● Information shown
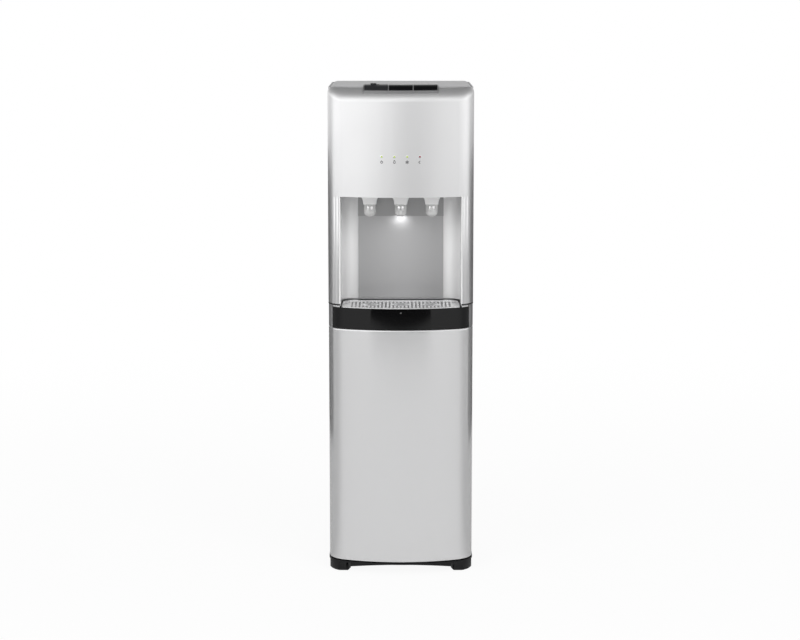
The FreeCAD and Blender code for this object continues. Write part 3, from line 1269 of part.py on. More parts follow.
def make_tanks():
    hot = ("-hot_side", "hot_depth")
    drain_z = "hot_low + drain_high"
    stand = "hot_round - stand_inset"
    wall_back = "hot_depth + hot_round"
    hot_inside = "hot_round - tank_wall"
    dome_inside = "tank_dome - tank_wall"
    hot_parts = [rod("hot_wall", "hot_round", (*hot, "hot_low"), "hot_top - hot_low"),
                 dome("hot_end_top", "hot_round", "tank_dome", (*hot, "hot_top")),
                 rod("hot_stand", stand, (*hot, f"{tank_floor} + 0.1"), f"hot_low - ({tank_floor}) + 4"),
                 rod("hot_drain", "drain_round", ("-hot_side", f"{wall_back} - 4", drain_z),
                     f"cabinet_back + drain_out - ({wall_back}) + 4", "Y")]
    hot_space = [rod("hot_water", hot_inside, (*hot, "hot_low + tank_wall"), "hot_top - hot_low - tank_wall"),
                 dome("hot_water_top", hot_inside, dome_inside, (*hot, "hot_top")),
                 rod("hot_drain_way", "drain_round - 2", ("-hot_side", f"{wall_back} - 12", drain_z),
                     f"cabinet_back + 30 - ({wall_back})", "Y"),
                 rod("hot_stand_space", f"{stand} - tank_wall", (*hot, f"{tank_floor} - 1"),
                     f"hot_low + 1 - ({tank_floor})")]
    node("hot_tank", cut("hot_tank_hollow", join("hot_tank_all", *hot_parts), *hot_space))
    node("heater_band", ring_tube("heater_ring", "hot_round + heater_thick", "hot_round + 0.1",
                                  (*hot, "hot_low + heater_gap"), "heater_tall"))
    cap_solid = rod("drain_cap_body", "drain_round + drain_cap_wall",
                    ("-hot_side", "cabinet_back + 1", drain_z), "drain_cap_long", "Y")
    cap_bore = rod("drain_cap_bore", "drain_round + snug", ("-hot_side", "cabinet_back - 5", drain_z),
                   "drain_out + 5 + snug", "Y")
    node("drain_cap", cut("drain_cap_bored", cap_solid, cap_bore))
    cold = ("cold_side", "cold_depth")
    cold_inside = "cold_round - tank_wall"
    cold_parts = [rod("cold_wall", "cold_round", (*cold, "cold_low"), "cold_top - cold_low"),
                  dome("cold_end_top", "cold_round", "tank_dome", (*cold, "cold_top")),
                  rod("cold_lid", "cold_round - lid_inset", (*cold, "cold_top"), "tank_dome + lid_rise")]
    cold_space = [rod("cold_water", cold_inside, (*cold, "cold_low + tank_wall"),
                      "cold_top - cold_low - tank_wall"),
                  dome("cold_water_top", cold_inside, dome_inside, (*cold, "cold_top")),
                  rod("cold_port", "port_round", (*cold, "cold_top"), "tank_dome + lid_rise + 14")]
    node("cold_tank", cut("cold_tank_hollow", join("cold_tank_all", *cold_parts), *cold_space))
    foam = rod("foam_block", "cold_round + snug + foam_wall", (*cold, f"{tank_floor} + 0.1"),
               f"cold_top - foam_short - ({tank_floor})")
    space = rod("foam_space", "cold_round + snug", (*cold, "cold_low - 0.2"), "cold_top - cold_low + 130")
    node("cold_tank_foam", cut("foam_hollow", foam, space))


def make_water_works():
    base = ("pump_side", "pump_depth")
    top = f"{shelf_top} + pump_high"
    parts = [rod("pump_motor", "pump_round", (*base, f"{shelf_top} + 0.1"), "pump_high - pump_head_high + 1"),
             block("pump_head", ("pump_side - pump_round", "pump_side + pump_round"),
                   ("pump_depth - pump_round", "pump_depth + pump_round"), (f"{top} - pump_head_high", top))]
    node("water_pump", join("pump_all", *parts))
    spot = ("pump_side", "probe_depth")
    lance = rod("probe_lance", "probe_round", (*spot, "probe_low"), "probe_top - probe_low")
    hole = rod("probe_slot", "2", ("pump_side - 10", "probe_depth", "probe_low + slot_up"), "20", "X")
    cap_low = "probe_top - 1"
    cap = rod("probe_cap_body", "probe_cap", (*spot, cap_low), "cap_high + 1")
    skirt = rod("probe_cap_space", "probe_cap - cap_wall", (*spot, "probe_top - 5"),
                "cap_high + 1 - cap_wall")
    neck = rod("probe_neck", "probe_round + neck_wall", (*spot, "probe_top - 2"), "neck_high + 2")
    shell = cut("probe_cap_shell", cap, skirt)
    node("bottle_probe", cut("probe_all_open", join("probe_all", lance, shell, neck), hole))
    holder_x = ("pump_side - holder_half", "pump_side + holder_half")
    arm = block("holder_arm", holder_x, ("probe_depth - holder_front", f"{rear_inner} - 0.1"),
                ("holder_low", "holder_low + holder_tall"))
    foot_cup = block("holder_foot", holder_x, ("probe_depth - holder_half", f"{rear_inner} - 0.1"),
                     ("probe_low - snug - cup_tall", "probe_low - snug"))
    bore = rod("holder_bore", "probe_round + snug", (*spot, "holder_low - 20"), "holder_tall + 36")
    node("probe_holder", gather("holder_set", [cut("holder_clip", arm, bore), foot_cup]))
    board_x = f"{panel_inner} - power_stand"
    board_y = ("power_rear - power_deep", "power_rear")
    board_z = (f"{shelf_top} + power_low", f"{shelf_top} + power_low + power_tall")
    board = block("power_board_plate", (board_x, f"{board_x} + board_thick"), board_y, board_z)
    posts = []
    for index, (y, z) in enumerate(((f"{board_y[0]} + 2", f"{board_z[0]} + 2"),
                                    (f"{board_y[1]} - 2 - power_post", f"{board_z[0]} + 2"),
                                    (f"{board_y[0]} + 2", f"{board_z[1]} - 2 - power_post"),
                                    (f"{board_y[1]} - 2 - power_post", f"{board_z[1]} - 2 - power_post"))):
        posts.append(block(f"power_post_{index}", (f"{board_x} + 1", f"{panel_inner} - 0.2"),
                           (y, f"{y} + power_post"), (z, f"{z} + power_post")))
    node("power_board", join("power_board_all", board, *posts))


def make_condenser():
    y = value("coil_depth")
    half = value("coil_half")
    left = value("-riser_left")
    right = value("riser_right")
    inside = value("cabinet_back - 14")
    riser_top = value("riser_top")
    low = value("coil_low")
    pitch = value("coil_pitch")
    last = 2 * int(value("coil_loops"))
    points = [Vector(right, inside, riser_top), Vector(right, y, riser_top), Vector(right, y, low)]
    for run in range(last):
        turn_x = -half if run % 2 == 0 else half
        points.append(Vector(turn_x, y, low + run * pitch))
        points.append(Vector(turn_x, y, low + (run + 1) * pitch))
    points.append(Vector(left, y, low + last * pitch))
    points.append(Vector(left, y, riser_top))
    points.append(Vector(left, inside, riser_top))
    coil = doc.addObject("Part::Feature", "coil_tube")
    coil.Shape = tube_along(points, pitch / 2 - value("coil_bend_gap"), value("coil_round"))
    node("condenser_coil", coil)
    wires = []
    reach = "coil_round + wire_round + 0.1"
    length = "2 * (coil_loops * coil_pitch + wire_over)"
    count = int(value("wire_count"))
    for index in range(count):
        x = f"{index - (count - 1) / 2} * wire_pitch"
        for side in (-1, 1):
            start = (x, f"coil_depth + {side} * ({reach})", "coil_low - wire_over")
            wires.append(rod(f"wire_{index}_{side}", "wire_round", start, length))
    clip_y = ("cabinet_back + 0.1", "coil_depth - coil_round - 2 * wire_round - 0.3")
    clip_heights = ("coil_low + 0.5 * coil_pitch", "coil_low + (2 * coil_loops - 1.5) * coil_pitch")
    for index, height in enumerate(clip_heights):
        for side in (-1, 1):
            x = (f"{side} * clip_place - clip_wide / 2", f"{side} * clip_place + clip_wide / 2")
            wires.append(block(f"coil_clip_{index}_{side}", x, clip_y, (height, f"{height} + clip_tall")))
    node("condenser_wires", gather("wire_set", wires))


def make_switches():
    plate = block("switch_face", ("switch_side - switch_half", "switch_side + switch_half"),
                  ("cabinet_back + 0.1", "cabinet_back + 0.1 + switch_thick"),
                  ("switch_high - switch_tall", "switch_high + switch_tall"))
    tub = block("switch_tub", ("switch_side - tub_half", "switch_side + tub_half"),
                ("cabinet_back - tub_deep", "cabinet_back + 1"),
                ("switch_high - tub_tall", "switch_high + tub_tall"))
    wells = []
    for index, name in enumerate(("heat", "cool", "light")):
        centre = f"switch_side + {index - 1} * switch_pitch"
        well_x = (f"{centre} - rocker_half - 0.5", f"{centre} + rocker_half + 0.5")
        wells.append(block(f"switch_well_{name}", well_x, ("cabinet_back - well_depth", "cabinet_back + 20"),
                           ("switch_high - rocker_reach - 1.6", "switch_high + rocker_reach + 1.6")))
        rocker = doc.addObject("PartDesign::Body", f"rocker_{name}")
        sketch = new_sketch(rocker, f"rocker_{name}_side", "YZ_Plane")
        polygon(sketch, [("-rocker_root", "-(rocker_reach - rocker_taper)"), ("rocker_tip", "-rocker_reach"),
                         ("rocker_waist", "0"), ("rocker_tip", "rocker_reach"),
                         ("-rocker_root", "rocker_reach - rocker_taper")])
        pad(rocker, sketch, "2 * rocker_half", midplane=True)
        rocker.Placement = Placement(Vector(), Rotation(Vector(1, 0, 0), -value("rocker_tilt")))
        place(rocker, centre, "cabinet_back + rocker_pivot", "switch_high")
        node(f"{name}_rocker", rocker)
    node("switch_plate", cut("switch_plate_open", join("switch_solid", plate, tub), *wells))


make_base()
make_side_panel("left_side_panel", -1)
make_side_panel("right_side_panel", 1)
make_rear_panels()
make_gland()
make_screws()
hose_hole = rod("hose_hole", "hose_round + 1", ("pump_side", "probe_depth", "shelf_low - 5"), "12")
make_shelf("compressor_shelf", "shelf_low", [hose_hole])
outlet_hole = rod("outlet_hole", "hose_round + 1", ("pump_side", "pump_depth", "tank_shelf_low - 5"), "12")
make_shelf("tank_shelf", "tank_shelf_low", [outlet_hole])
upper_shell = crown_shell()
make_upper_front(upper_shell)
make_top_cover(upper_shell)
make_alcove()
make_taps()
make_hoses()
make_lamps()
make_tray()
make_cradle()
make_door()
make_buttons()
make_compressor()
make_tanks()
make_water_works()
make_condenser()
make_switches()

doc.recompute()


# ---------- checks and files ----------

faults = [f"{item.Label}: {', '.join(item.State)}" for item in doc.Objects
          if "Invalid" in item.State or "Error" in item.State]
for label, item in nodes.items():
    shape = item.Shape
    if shape.isNull():
        faults.append(f"{label}: no shape")
    elif not shape.isValid():
        faults.append(f"{label}: shape is not valid")
    elif not shape.Solids:
        faults.append(f"{label}: no solid")
    elif item.Label != label:
        faults.append(f"{label}: label taken, became {item.Label}")
if faults:
    raise RuntimeError("; ".join(faults))

os.makedirs("parts", exist_ok=True)
for label, item in nodes.items():
    item.Shape.exportStep(f"parts/{label}.step")
    print(f"{label}: {len(item.Shape.Solids)} solids, {item.Shape.Volume / 1000:.1f} cm3")
print(len(nodes), "nodes")
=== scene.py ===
import json
import math

import bmesh
import bpy
from mathutils import Matrix, Vector


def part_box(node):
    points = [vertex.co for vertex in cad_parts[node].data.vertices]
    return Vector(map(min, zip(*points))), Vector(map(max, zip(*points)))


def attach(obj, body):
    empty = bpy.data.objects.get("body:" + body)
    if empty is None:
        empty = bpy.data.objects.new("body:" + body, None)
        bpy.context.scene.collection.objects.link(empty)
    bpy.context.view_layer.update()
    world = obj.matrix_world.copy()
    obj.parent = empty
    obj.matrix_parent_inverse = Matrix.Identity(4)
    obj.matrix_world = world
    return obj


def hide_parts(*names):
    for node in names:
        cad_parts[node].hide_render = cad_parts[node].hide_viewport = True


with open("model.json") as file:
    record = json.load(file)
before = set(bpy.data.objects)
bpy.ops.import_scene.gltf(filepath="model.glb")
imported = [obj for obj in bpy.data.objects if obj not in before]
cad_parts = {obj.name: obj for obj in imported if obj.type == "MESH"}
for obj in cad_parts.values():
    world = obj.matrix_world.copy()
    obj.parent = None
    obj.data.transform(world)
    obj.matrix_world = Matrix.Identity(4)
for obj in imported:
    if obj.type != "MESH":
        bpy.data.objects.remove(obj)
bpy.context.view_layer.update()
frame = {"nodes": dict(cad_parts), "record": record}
nodes = frame["nodes"]

# ----- camera and studio -----

camera = {"place": (0.0, -4.5, 1.215), "tilt": 81.28, "lens": 93.465, "sensor": 36,
          "shift": (-0.001, -0.0006), "reach": 60}


def makeCamera():
    data = bpy.data.cameras.new("camera")
    data.lens = camera["lens"]
    data.sensor_width = camera["sensor"]
    data.shift_x, data.shift_y = camera["shift"]
    data.clip_end = camera["reach"]
    made = bpy.data.objects.new("camera", data)
    made.location = camera["place"]
    made.rotation_euler = (math.radians(camera["tilt"]), 0, 0)
    bpy.context.scene.collection.objects.link(made)
    bpy.context.scene.camera = made
    bpy.context.scene.view_settings.view_transform = "Standard"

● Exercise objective
Give again the run of lines that opens at the line with "zip(*points))), Vector(map(max, zip(*points)))" and closes at the line with "# ----- camera", exactly, and only that run.

● Result of this exercise
    return Vector(map(min, zip(*points))), Vector(map(max, zip(*points)))


def attach(obj, body):
    empty = bpy.data.objects.get("body:" + body)
    if empty is None:
        empty = bpy.data.objects.new("body:" + body, None)
        bpy.context.scene.collection.objects.link(empty)
    bpy.context.view_layer.update()
    world = obj.matrix_world.copy()
    obj.parent = empty
    obj.matrix_parent_inverse = Matrix.Identity(4)
    obj.matrix_world = world
    return obj


def hide_parts(*names):
    for node in names:
        cad_parts[node].hide_render = cad_parts[node].hide_viewport = True


with open("model.json") as file:
    record = json.load(file)
before = set(bpy.data.objects)
bpy.ops.import_scene.gltf(filepath="model.glb")
imported = [obj for obj in bpy.data.objects if obj not in before]
cad_parts = {obj.name: obj for obj in imported if obj.type == "MESH"}
for obj in cad_parts.values():
    world = obj.matrix_world.copy()
    obj.parent = None
    obj.data.transform(world)
    obj.matrix_world = Matrix.Identity(4)
for obj in imported:
    if obj.type != "MESH":
        bpy.data.objects.remove(obj)
bpy.context.view_layer.update()
frame = {"nodes": dict(cad_parts), "record": record}
nodes = frame["nodes"]

# ----- camera and studio -----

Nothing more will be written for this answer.